Given Lamont’s Guard service, Goheen said, “we are glad to see him in the no. 2 role” — but bear in mind, he added, that “Gen. Ham certainly has had a lot of exposure to the Guard in his last few assignments.” Indeed, it’s hard to have served as an Army commander at any level in the last 13 years and not worked with Guard troops, who continue to deploy. Looking at the commission overall, Goheen emphasized, “all eight of them have dedicated their lives to national security.”
The full text of the commission’s announcement follows below:
Commission on the Future of the U.S. Army Announces Chairmanship
The congressionally mandated National Commission on the Future of the U.S. Army today named retired Army Gen.

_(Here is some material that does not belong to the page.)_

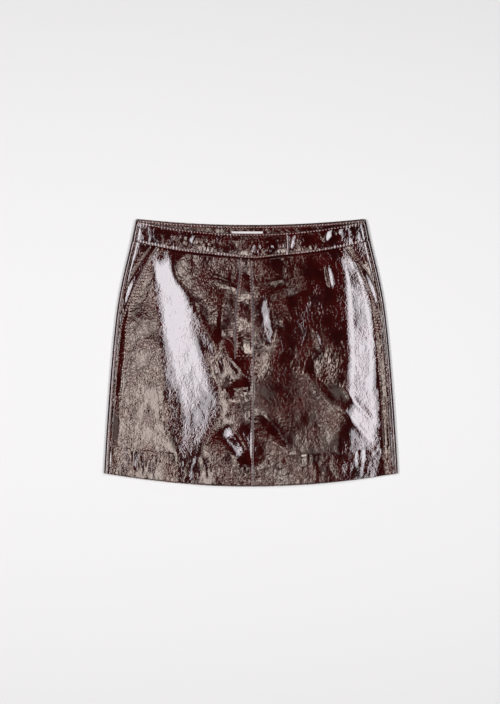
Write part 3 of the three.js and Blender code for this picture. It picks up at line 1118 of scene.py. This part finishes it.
def stitchLines():
    rows = []
    leftBand = lambda x, y: bandHeight(x, y, True)
    rightBand = lambda x, y: bandHeight(x, y, False)
    leftFront = lambda x, y: panelHeight(x, y, -1)
    rightFront = lambda x, y: panelHeight(x, y, 1)
    leftX = np.linspace(-seamX(lines["seamFront"]) + 3, band["tabEnd"] - band["tabStitch"], 180)
    rightX = np.linspace(band["tabEnd"] + 2, seamX(lines["seamFront"]) - 6, 90)
    for x, height in ((leftX, leftBand), (rightX, rightBand)):
        rows.append(sampled(x, lineY(lines["topFront"], x) - band["topStitch"], height))
        rows.append(sampled(x, lineY(lines["seamFront"], x) + band["lowStitch"], height))
    tabX = band["tabEnd"] - band["tabStitch"]
    tabY = np.linspace(lineY(lines["seamFront"], tabX) + 5, lineY(lines["topFront"], tabX) - 5, 24)
    rows.append(sampled(tabX, tabY, leftBand))
    flyY = np.linspace(fly["bottom"] + fly["stitchIn"], lineY(lines["seamFront"], -18) - 2, 90)
    rows.append(sampled(flyLeft(flyY) + fly["stitchIn"], flyY, leftFront))
    flyX = np.linspace(-24 + fly["stitchIn"] + 3, 0, 16)
    rows.append(sampled(flyX, fly["bottom"] + fly["stitchIn"], leftFront))
    centreY = np.linspace(lineY(lines["hemFront"], 0) + 2, fly["bottom"] - 4, 110)
    rows.append(sampled(centreFront(centreY) - 2, centreY, leftFront))
    openY = np.linspace(fly["bottom"] + 6, lineY(lines["seamFront"], 0) - 2, 80)
    rows.append(sampled(centreFront(openY) - 2.2, openY, leftFront))
    for side, height in ((-1, leftFront), (1, rightFront)):
        for inset in (front["stitchIn"], front["secondStitchIn"]):
            y = np.linspace(pocket["end"] + 3, lineY(lines["seamFront"], pocket["mouth"] - inset) - 2, 80)
            rows.append(sampled(side * (pocketX(y) - inset / pocket["lean"]), y, height))
    x = np.linspace(-176, 176, 200)
    high = lineBetween(lines["seamBack"], lines["topBack"], facing["high"])
    rows.append(sampled(x, lineY(high, x) - facing["stitchIn"], facingTop))
    return rows


def stitchTree():
    tree = bpy.data.node_groups.new("stitchRow", "GeometryNodeTree")
    face = tree.interface
    face.new_socket("Geometry", in_out="INPUT", socket_type="NodeSocketGeometry")
    for name in ("Pitch", "Length", "Width", "Depth"):
        face.new_socket(name, in_out="INPUT", socket_type="NodeSocketFloat")
    face.new_socket("Seed", in_out="INPUT", socket_type="NodeSocketInt")
    face.new_socket("Geometry", in_out="OUTPUT", socket_type="NodeSocketGeometry")
    given = add(tree, "NodeGroupInput")
    result = add(tree, "NodeGroupOutput")
    points = add(tree, "GeometryNodeResampleCurve", {"mode": "LENGTH"},
                 {"Curve": given.outputs["Geometry"], "Length": given.outputs["Pitch"]})
    ball = add(tree, "GeometryNodeMeshUVSphere", None, {"Segments": 8, "Rings": 6, "Radius": 0.5})
    size = add(tree, "ShaderNodeCombineXYZ", None,
               {"X": given.outputs["Length"], "Y": given.outputs["Width"], "Z": given.outputs["Depth"]})
    bead = add(tree, "GeometryNodeTransform", None,
               {"Geometry": ball.outputs["Mesh"], "Scale": size.outputs[0]})
    along = add(tree, "GeometryNodeInputTangent")
    aim = add(tree, "FunctionNodeAlignRotationToVector", {"axis": "X"}, {"Vector": along.outputs[0]})
    sway = add(tree, "FunctionNodeRandomValue", {"data_type": "FLOAT_VECTOR"},
               {0: (-0.02, -0.02, -0.09), 1: (0.02, 0.02, 0.09), "Seed": given.outputs["Seed"]})
    turn = add(tree, "FunctionNodeRotateRotation", {"rotation_space": "LOCAL"},
               {0: aim.outputs[0], 1: sway.outputs[0]})
    placed = add(tree, "GeometryNodeInstanceOnPoints", None,
                 {"Points": points.outputs[0], "Instance": bead.outputs[0], "Rotation": turn.outputs[0]})
    real = add(tree, "GeometryNodeRealizeInstances", None, {"Geometry": placed.outputs[0]})
    smooth = add(tree, "GeometryNodeSetShadeSmooth", None, {"Geometry": real.outputs[0]})
    dressed = add(tree, "GeometryNodeSetMaterial", None,
                  {"Geometry": smooth.outputs[0], "Material": threadPaintedHighlightMaterial})
    tree.links.new(dressed.outputs[0], result.inputs[0])
    return tree


def setInputs(modifier, values):
    for socket in modifier.node_group.interface.items_tree:
        if socket.in_out == "INPUT" and socket.name in values:
            modifier[socket.identifier] = values[socket.name]


def stitching(name, rows):
    curve = bpy.data.curves.new(name + "Lines", "CURVE")
    curve.dimensions = "3D"
    for row in rows:
        spline = curve.splines.new("POLY")
        spline.points.add(len(row) - 1)
        spline.points.foreach_set("co", np.concatenate([row * 0.001, np.ones((len(row), 1))], 1).ravel())
    guide = bpy.data.objects.new(name + "Lines", curve)
    bpy.context.collection.objects.link(guide)
    modifier = guide.modifiers.new("stitches", "NODES")
    modifier.node_group = stitchTree()
    setInputs(modifier, {
        "Pitch": holes["pitch"] * 0.001,
        "Length": stitch["length"] * 0.001,
        "Width": stitch["width"] * 0.001,
        "Depth": stitch["depth"] * 0.001,
        "Seed": stitch["seed"],
    })
    graph = bpy.context.evaluated_depsgraph_get()
    mesh = bpy.data.meshes.new_from_object(guide.evaluated_get(graph))
    mesh.name = name
    piece = bpy.data.objects.new(name, mesh)
    bpy.context.collection.objects.link(piece)
    bpy.data.objects.remove(guide)
    return piece


print("stitching")
stitches = stitching("stitching", stitchLines())


# Every piece rides on the one body and stands for its solid

standsFor = {
    "front_left": frontLeft,
    "front_right": frontRight,
    "fly_shield": flyStrip,
    "pocket_facing_left": facingLeft,
    "pocket_facing_right": facingRight,
    "back_panel": backPiece,
    "waistband_front_left": waistLeft,
    "waistband_front_right": waistRight,
    "waistband_back": waistBack,
    "waistband_facing": backFacing,
    "waist_label": labelPiece,
    "stud_cap": studPiece,
}
finish = {"waist_label": (labelMaterial, "label"), "stud_cap": (studMaterial, "stud")}

for node, piece in standsFor.items():
    material, slot = finish.get(node, (leatherMaterial, "leather"))
    piece.data.materials.append(material)
    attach(piece, "root")
    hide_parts(node)
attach(stitches, "root")


# Floor, light and camera

# metres
room = {"floorSize": 8.0, "floorDrop": 0.0003, "floorColour": "#DFE2DE", "world": 0.015}


def studioFloor():
    r = room["floorSize"] / 2
    mesh = bpy.data.meshes.new("floor")
    z = -room["floorDrop"]
    mesh.from_pydata([(-r, -r, z), (r, -r, z), (r, r, z), (-r, r, z)], [], [(0, 1, 2, 3)])
    floor = bpy.data.objects.new("floor", mesh)
    bpy.context.collection.objects.link(floor)
    material, tree, shader = newMaterial("mattPaper")
    shader.inputs["Base Color"].default_value = linear(room["floorColour"])
    shader.inputs["Roughness"].default_value = 0.9
    mesh.materials.append(material)
    floor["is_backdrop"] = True


# name, middle in metres, width and length, brightness as radiance; a bright core hangs a little
# below the wider box that it is added to, and the warm panels hang higher
warm, cool = "#EBDDD3", "#FAF6FC"
boxes = [
    ("leftBox", (-0.855, 0.0, 1.8), (0.66, 1.8), 6.3, cool),
    ("leftCore", (-0.855, -0.08, 1.79), (0.38, 1.5), 5.8, cool),
    ("rightBox", (0.855, 0.0, 1.8), (0.62, 1.8), 6.3, cool),
    ("rightCore", (0.855, -0.22, 1.79), (0.34, 1.4), 5.8, cool),
    ("ceilingLeft", (-0.34, -0.29, 2.99), (0.15, 0.62), 6.0, warm),
    ("ceilingLeftEdge", (-0.34, -0.29, 3.0), (0.32, 0.84), 3.2, warm),
    ("ceilingRight", (0.1, -0.52, 2.99), (0.13, 0.2), 7.0, warm),
    ("ceilingRightEdge", (0.16, -0.42, 3.0), (0.36, 0.44), 1.2, warm),
    ("ceilingFly", (0.05, 0.03, 2.99), (0.18, 0.26), 8.5, warm),
    ("ceilingFlyEdge", (0.04, 0.05, 3.0), (0.28, 0.38), 2.6, warm),
    ("ceilingUpper", (-0.23, 0.45, 2.99), (0.18, 0.15), 5.5, warm),
    ("ceilingUpperEdge", (-0.23, 0.45, 3.0), (0.3, 0.26), 2.6, warm),
    ("ceilingMiddle", (0.0, 0.9, 3.0), (0.14, 0.2), 4.0, warm),
]


def lighting():
    for name, place, size, glow, colour in boxes:
        lamp = bpy.data.lights.new(name, "AREA")
        lamp.shape = "RECTANGLE"
        lamp.size, lamp.size_y = size
        lamp.energy = glow * math.pi * lamp.size * lamp.size_y
        lamp.color = linear(colour)[:3]
        holder = bpy.data.objects.new(name, lamp)
        holder.location = place
        holder.visible_camera = False
        bpy.context.collection.objects.link(holder)
    world = bpy.data.worlds.new("room")
    world.use_nodes = True
    world.node_tree.nodes["Background"].inputs["Color"].default_value = linear("#F4F4F6")
    world.node_tree.nodes["Background"].inputs["Strength"].default_value = room["world"]
    bpy.context.scene.world = world


camera = {"x": -1.6, "y": 1.3, "height": 2600, "seen": 1126.4, "sensor": 36}


def overheadCamera():
    data = bpy.data.cameras.new("camera")
    data.sensor_width = camera["sensor"]
    data.lens = camera["sensor"] * camera["height"] / camera["seen"]
    eye = bpy.data.objects.new("camera", data)
    eye.location = (camera["x"] * 0.001, camera["y"] * 0.001, camera["height"] * 0.001)
    bpy.context.collection.objects.link(eye)
    bpy.context.scene.camera = eye


studioFloor()
lighting()
overheadCamera()
bpy.context.scene.view_settings.view_transform = "Standard"
print("room, lights and camera")

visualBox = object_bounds()
plain = lambda box: [[round(c, 6) for c in corner] for corner in box]
{"cad": plain(cadBox), "visual": plain(visualBox)}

Carter Ham as its chairperson, and former Assistant Secretary of the Army for Manpower and Reserve Affairs Thomas Lamont as the vice chair.
Ham, currently an advisor at Jefferson Waterman International, was most recently commander of U.S. Africa Command where he led all U.S. military activities across the continent. Lamont, who was assistant secretary from 2009 to 2013, also served as an attorney in private practice and as the state staff judge advocate general for the Illinois Army National Guard.
The commission was formed by the 2015 National Defense Authorization Act (NDAA) and will undertake a comprehensive study on the organizational structure of the Army. The duties of the commission include studying the structure and size of the army, determining the proper force mixture of the active and reserve components, and conducting policy analysis to document how policies effect mission requirements. The findings of the panel will be presented to the president and to congressional defense committees no later than Feb. 1, 2016.
The commission is composed of eight appointed members, including the chairperson and vice chair. In line with NDAA Title XVII mandate, four members were appointed by the president, and the other four by the individual chairmen and ranking members of the Committee on Armed Services of the Senate and the Committee on Armed Services of the House of Representatives.
In addition to Ham and Lamont, appointees to the commission are listed below in alphabetical order:
Retired Sergeant Major of the Army Raymond Chandler. Chandler served in every key enlisted position from combat armor units to being the most senior enlisted member of the Army from 2011 to 2015.
Retired Army General Larry Ellis, president and CEO of VetConnexx. Ellis served in a number of command and leadership positions in the United States, Bosnia and Herzegovina, Germany, South Korea and Vietnam, and commanded Army Forces Command from 2001 to 2004.
The Honorable Robert Hale, a Fellow at Booz Allen. Hale previously served as DoD comptroller and chief financial officer from 2009 to 2014 and as assistant secretary of the Air Force for financial management from 1994 to 2001.
The Honorable Kathleen Hicks, Ph.D., director of the international security program at the Center for Strategic and International Studies. From 2009 to 2013, Hicks formerly served as the deputy undersecretary of defense for strategy, plans, and forces and then as principal deputy undersecretary of defense for policy.
Retired Lieutenant General Jack Stultz, member of the board of the VSE Corp. Stultz also served as the commanding general of the U.S. Army Reserve Command from 2006 to 2012.
Retired General J.D.Thurman served as the commander of the United Nations Command for the Republic of Korea, U.S. Combined Forces Command and U.S. Forces Korea from July 2011 until October 2013, following his command of Army Forces Command from 2010 to 2011.